Frequently Asked Questions (FAQ)

Q: Can Bitcoin be used for everyday purchases?
A: Yes, though adoption remains limited. Some online retailers, tech companies, and niche businesses accept Bitcoin. However, price fluctuations make it impractical for routine transactions in many cases.

Q: Is Bitcoin legal in most countries?
A: Legality varies. While some nations embrace it (e.g., U.S., Japan), others restrict or ban its use (e.g., China, Egypt). Always check local regulations before investing or transacting.

Q: What determines Bitcoin’s price?
A: Supply is fixed at 21 million coins; thus, price is driven by demand, investor sentiment, macroeconomic trends, media coverage, and regulatory news.

Q: Could Bitcoin collapse completely?
A: Technically possible if trust evaporates or superior alternatives dominate. However, its first-mover advantage and growing institutional interest suggest resilience despite periodic crashes.

Q: How do I buy Bitcoin safely?
A: Use reputable exchanges with strong security measures (e.g., two-factor authentication). Store holdings in cold wallets for better protection against hacks.

Q: Will Bitcoin replace traditional money?
A: Unlikely in the near term. It may coexist as a complementary asset class—similar to gold—but widespread replacement would require global regulatory alignment and scalability breakthroughs.

The Future: Innovation or Illusion?

Bitcoin sits at the intersection of innovation and uncertainty. Its underlying blockchain technology holds promise for secure, transparent transactions across industries—from finance to supply chain management.

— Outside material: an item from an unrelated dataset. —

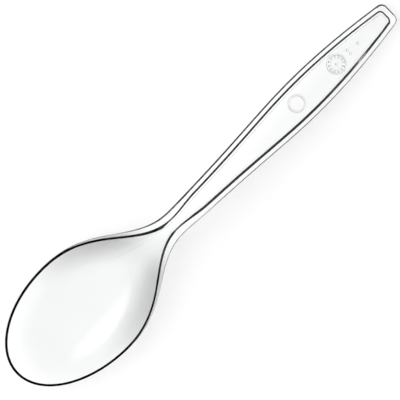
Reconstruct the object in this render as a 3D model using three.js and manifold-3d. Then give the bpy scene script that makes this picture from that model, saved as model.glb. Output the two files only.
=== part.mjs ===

However, as an investment vehicle, it remains highly speculative. Without clear valuation metrics or regulatory clarity, prices will likely continue swinging wildly.

As Duan Hongbin warned on social media:

“We’re witnessing a global bubble—one fueled by connectivity and greed. When it bursts, many will lose everything.”

Still, believers like Zhou Xiaolong remain optimistic. He plans to sell only when Bitcoin hits 5,000 RMB per coin—and even then, he’ll keep some “as heirlooms.”

Whether these digital tokens become future treasures or digital dust depends not just on technology—but on trust, regulation, and time.